We do not read of any remarkable philosophical inquirer until Thales arose, the first of the Ionian school. He was born at Miletus, a Greek colony in Asia Minor, about the year 636 B.C., when Ancus Martius was king of Rome, and Josiah reigned at Jerusalem. He has left no writings behind him, but was numbered as one of the seven wise men of Greece on account of his political sagacity and wisdom in public affairs. I do not here speak of his astronomical and geometrical labors, which were great, and which have left their mark even upon our own daily life,—as, for instance, in the fact that he was the first to have divided the year into three hundred and sixty-five days.
“And he, ’tis
said, did first compute the stars
Which beam in Charles’s
wain, and guide the bark
Of the Phoenecian sailor
o’er the sea.”
He is celebrated also for practical wisdom. “Know thyself,” is one of his remarkable sayings. The chief claim of Thales to a lofty rank among sages, however, is that he was the first who attempted a logical solution of material phenomena, without resorting to mythical representations. Thales felt that there was a grand question to be answered relative to the beginning of things. “Philosophy,” it has been well said, “maybe a history of errors^ but not of follies”. It was not a folly, in a rude age, to speculate on the first or fundamental principle of things. Thales looked around him upon Nature, upon the sea and earth and sky, and concluded that water or moisture was the vital principle. He felt it in the air, he saw it in the clouds above and in the ground beneath his feet. He saw that plants were sustained by rain and by the dew, that neither animal nor man could live without water, and that to fishes it was the native element. What more important or vital than water? It was the prima materia, the [Greek: archae] the beginning of all things,—the origin of the world. How so crude a speculation could have been maintained by so wise a man it is difficult to conjecture. It is not, however, the cause which he assigns for the beginning of things which is noteworthy, so much as the fact that his mind was directed to any solution of questions pertaining to the origin of the universe. It was these questions, and the solution of them, which marked the Ionian philosophers, and which showed the inquiring nature of their minds. What is the great first cause of all things? Thales saw it in one of the four elements of Nature as the ancients divided them; and this is the earliest recorded theory among the Greeks of the origin of the world. It is an induction from one of the phenomena of animated Nature,—the nutrition and production of a seed.

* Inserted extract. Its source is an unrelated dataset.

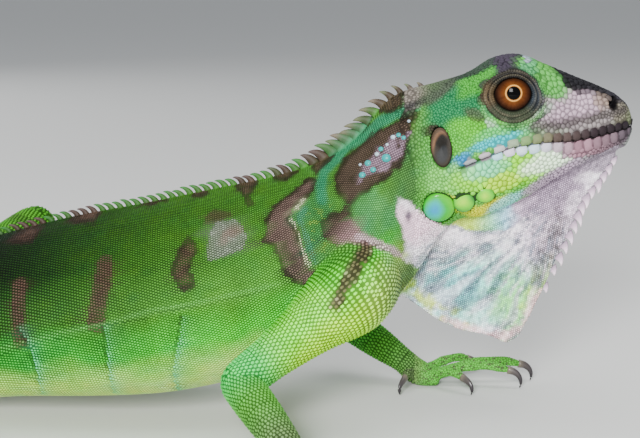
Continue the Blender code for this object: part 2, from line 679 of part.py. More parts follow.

He regarded the entire world in the light of a living being gradually maturing and forming itself from an imperfect seed-state, which was of a moist nature. This moisture endues the universe with vitality. The world, he thought, was full of gods, but they had their origin in water. He had no conception of God as intelligence, or as a creative power. He had a great and inquiring mind, but it gave him no knowledge of a spiritual, controlling, and personal deity.